Here’s the part the press conference never says out loud: gerrymandering isn’t a Republican invention or a Democratic sin. It’s a habit. A reflex. A ritual performed by whoever holds the pen when the census clock chimes.
You already know the moves. Pack your opponents into a few lopsided fortresses. Crack the rest across a dozen polite defeats. Win big where it doesn’t count; win small where it does. Ta-da: a majority out of arithmetic.
And yet, every cycle, we pretend to be shocked. Texas redraws? The sky darkens. New York redraws? The sky brightens. Illinois protects incumbents? That’s “community representation.” Florida tightens margins? That’s “authoritarian cartography.” The trick isn’t the line. The trick is the label.
If you want proof that math beats megaphones, look at the seat counts. Include California’s full delegation, and the Republican edge in the House is a mere seven seats. Remove California’s 52 members, forty-three of them Democrats and the Republicans’ advantage explodes, not because angels moved districts in the night, but because one party’s safest stronghold left the table. That’s the game: turn safe votes into safe seats, then turn the camera on.
Texas, of course, is the new villain of the week. The claim floating around is a tidy +5 seats for the GOP, give or take. Maybe it lands exactly there; maybe court-ordered changes shave it down. Either way, the principle doesn’t change. When Democrats controlled the pen in Illinois, they padded blue margins with surgical elegance. When Republicans controlled it in Florida and Ohio, they didn’t exactly draw odes to symmetry. Different architects. Same blueprint.
“But this time it’s illegal,” the headlines say. Sometimes it is. Often it isn’t. That’s not cynicism; it’s civics. Federal courts largely stepped away from policing partisan gerrymanders years ago. Race-based claims still bite hard. State constitutions vary. Commissions help. Lawyers feast. And the map that matters is the one that survives the judge’s yawn.
This is why the outrage industry keeps losing to the spreadsheet. Because the linework will always outlast the monologue. Because maps are built from incentives, not adjectives. Because a district that flips from D+3 to R+4 doesn’t care how inspirational your press release sounded.
So let’s try honesty—the rarest commodity in politics and the cheapest upgrade in journalism.
Honesty says: both parties stretch the rules where they can, and both cry foul when they can’t.
Honesty says: “independent” commissions are better processes with their own politics, not miracle cures.
Honesty says: if you only hate a map when your jersey loses, you don’t hate gerrymandering: you hate losing!

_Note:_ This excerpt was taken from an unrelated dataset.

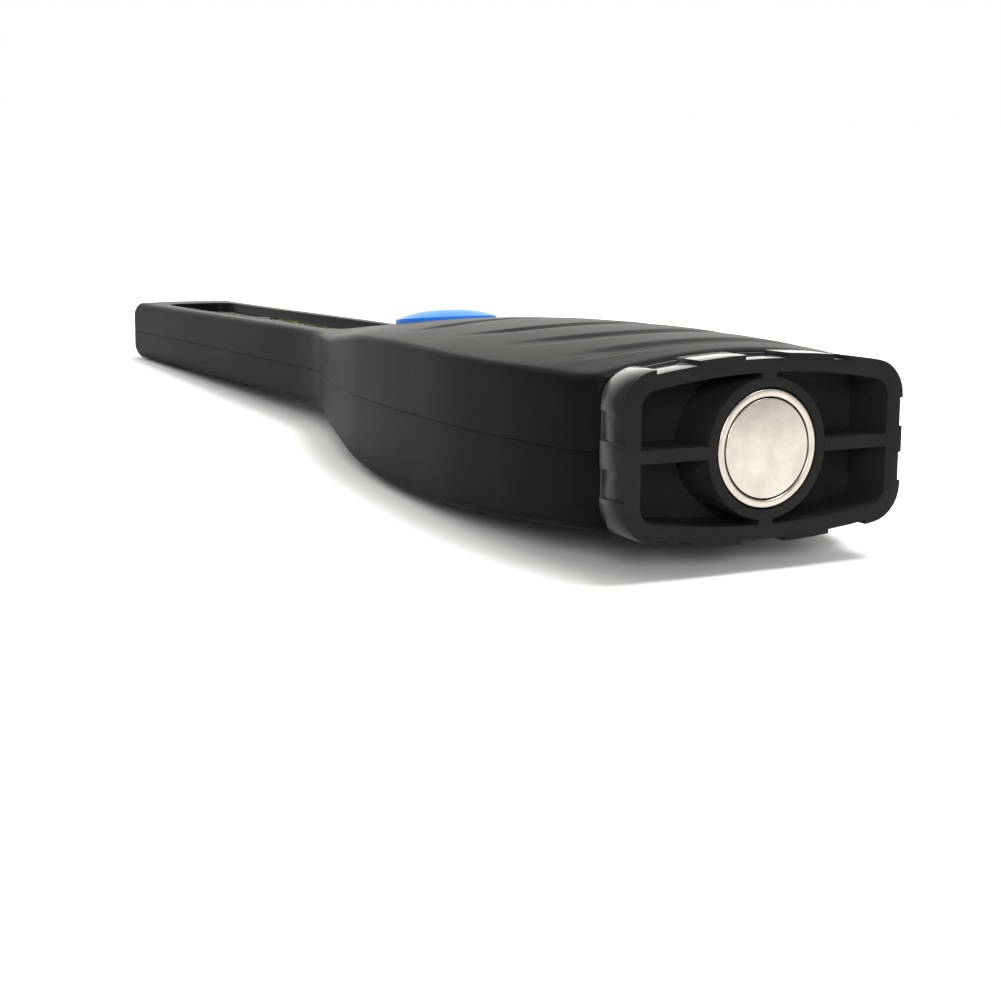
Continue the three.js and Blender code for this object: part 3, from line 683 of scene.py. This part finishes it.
def combined(base, steps):
    """A bmesh after a list of ("UNION" or "DIFFERENCE", bmesh) steps."""
    target = as_object(base)
    tools = []
    for operation, bm in steps:
        tool = as_object(bm)
        modifier = target.modifiers.new(operation, "BOOLEAN")
        modifier.operation = operation
        modifier.solver = "EXACT"
        modifier.object = tool
        tools.append(tool)
    evaluated = target.evaluated_get(bpy.context.evaluated_depsgraph_get())
    result = bmesh.new()
    result.from_mesh(evaluated.to_mesh())
    for used in [target, *tools]:
        bpy.data.meshes.remove(used.data)
    bmesh.ops.remove_doubles(result, verts=result.verts, dist=MERGE_DISTANCE)
    bmesh.ops.dissolve_limit(result, angle_limit=FLAT_ANGLE, verts=result.verts, edges=result.edges)
    return result


def soften(bm, width):
    """Rounds the sharp edges."""
    paired = [edge for edge in bm.edges if len(edge.link_faces) == 2]
    sharp = [edge for edge in paired if edge.calc_face_angle(0) > SHARP_ANGLE]
    bmesh.ops.bevel(
        bm, geom=sharp, offset=width, segments=2, profile=0.5, affect="EDGES",
        clamp_overlap=True, harden_normals=False,
    )
    return bm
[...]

None of this means you shrug and walk away. It means you grow a spine and a ruler. Measure the gap between votes and seats. Count how many districts live within five points of competitive oxygen. Track which communities gain a voice and which get dissolved like sugar in hot tea. On paper. In daylight. No slogans required.
The most powerful sentence you can publish about Texas—or New York, or Florida, or wherever the pen shakes next—is painfully simple: If it’s wrong when they do it, it’s wrong when we do it. Not because it sounds noble, but because it’s true. Try it at a school board meeting. Try it at a family dinner. Try it every time a politician switches from “ingenious” to “illegal” the moment the map stops hugging their friends.

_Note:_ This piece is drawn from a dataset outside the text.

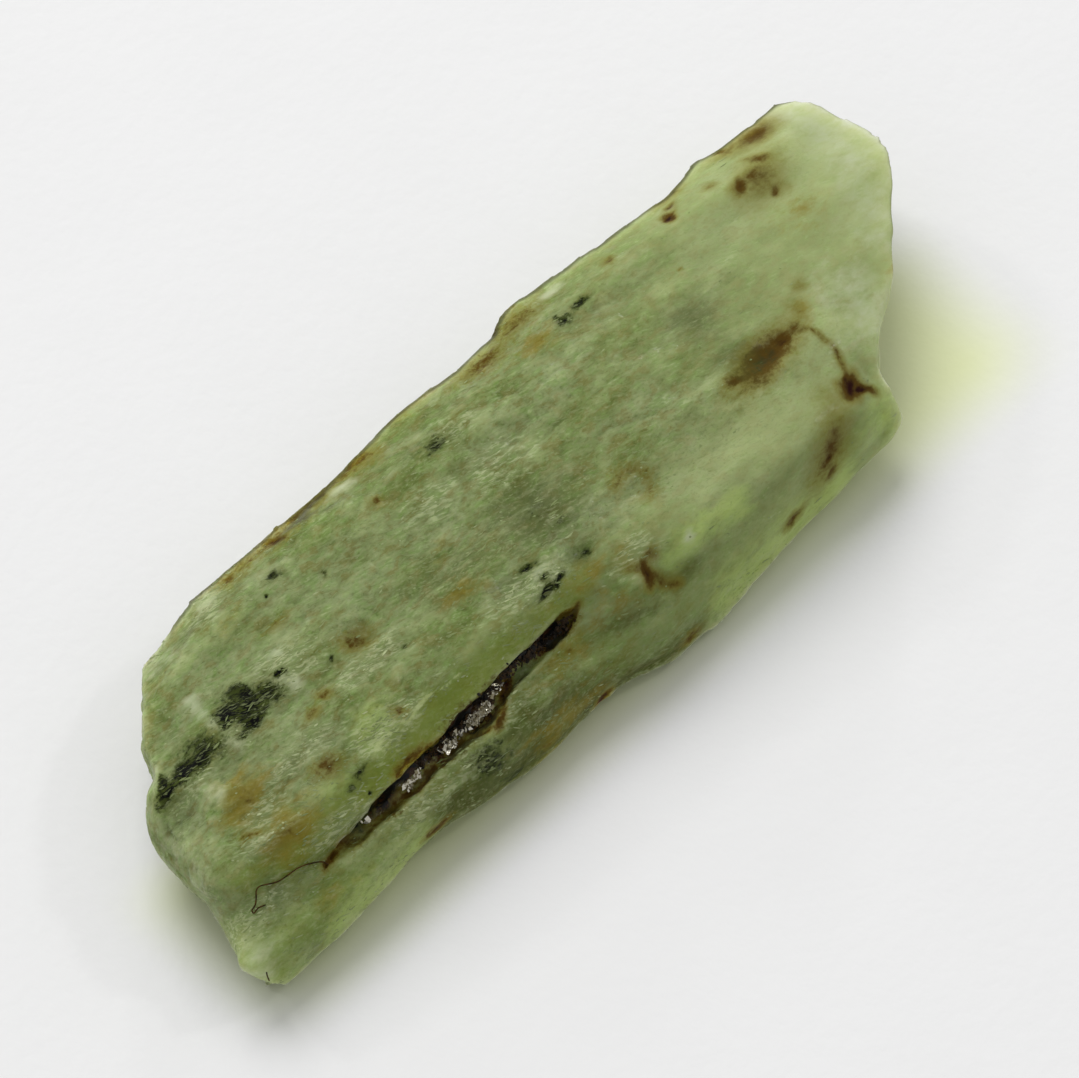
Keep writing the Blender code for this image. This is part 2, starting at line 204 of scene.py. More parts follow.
RUST_VEINS = {
    "edge_band": ([(265, 541), (283, 524), (301, 507), (322, 490)], 0.4, 0.62),
    "edge_band_far": ([(335, 478), (349, 466), (365, 457)], 0.36, 0.6),
    "edge_haze": ([(222, 581), (259, 548), (297, 512), (337, 478)], 0.36, 0.54),
    "edge_upper": ([(393, 419), (418, 400), (453, 372)], 0.18, 0.5),
    "arc": ([(799, 331), (808, 328), (819, 334), (832, 348), (841, 363), (844, 372)], 0.11, 0.62),
    "arch": ([(615, 487), (619, 474), (636, 466), (648, 475), (651, 487), (647, 497)], 0.2, 0.46),
    "streak": ([(846, 398), (838, 411), (832, 425)], 0.3, 0.36),
    "seam_curl": ([(508, 682), (505, 698), (501, 712), (497, 726)], 0.13, 0.9),
    "seam_under": ([(499, 722), (484, 732), (464, 741), (448, 754)], 0.09, 0.8),
    "seam_under_near": ([(436, 768), (424, 782), (408, 795), (396, 806)], 0.1, 0.8),
    "seam_teeth": ([(440, 742), (426, 751), (410, 762), (400, 774)], 0.18, 0.78),
    "seam_tip": ([(566, 618), (580, 604)], 0.12, 0.62),
    "seam_low": ([(388, 814), (368, 833), (348, 848)], 0.12, 0.66),
    "seam_start": ([(324, 868), (333, 857), (348, 838)], 0.12, 0.75),
    "pit": ([(646, 566), (650, 574), (652, 583)], 0.18, 0.82),
    "pit_arm": ([(656, 578), (666, 583), (677, 580)], 0.16, 0.66),
    "pit_start": ([(630, 567), (643, 567), (655, 552)], 0.16, 0.58),
    "bump_edge": ([(491, 337), (497, 322), (509, 309)], 0.14, 0.62),
}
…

And if you’re truly allergic to manipulation, stop worshiping at the altar of charisma. The best hair wins TV time. The best maps win decades. One of those is performance. The other is power.
So yes, let’s hear the governor thunder. Let’s hear the opposition wail. Then let’s put their words on mute and stare at the lines until the truth pops into focus: the system isn’t broken; it’s obedient. It does exactly what the hand on the marker tells it to do.
When the shouting fades, the districts remain. That’s where representation lives; or where it’s quietly strangled. If we want something better, we’ll need fewer press conferences and more constraints. Fewer glossy villains and more transparent rules. Less jersey talk. More map math.
Until then, save your panic. Save your applause. Bring a ruler.
Racial discrimination and the calculation of equal representation is left out of your analysis. The political majority arbitrary exclusion of minority groups is still unconstitutional, while political gerrymandering remains permissible by law.
How is it gerrymandering when the process for map-drawing is written into the state constitution or state statute? If you don’t like the statute, change it. If you don’t like the constitution, amend it. Sell your cause to the people, get your cause on a ballot, and I hope you win. If not, oh well. Either way, the law is the law, and in the grand old U.S.A., that’s what matters.
There’s been too much complaining about congressional maps in recent years. Sobbing doesn’t change things, and sore losers never win. If you feel that strongly about congressional maps, you have a remedy. Any other approach is just noise.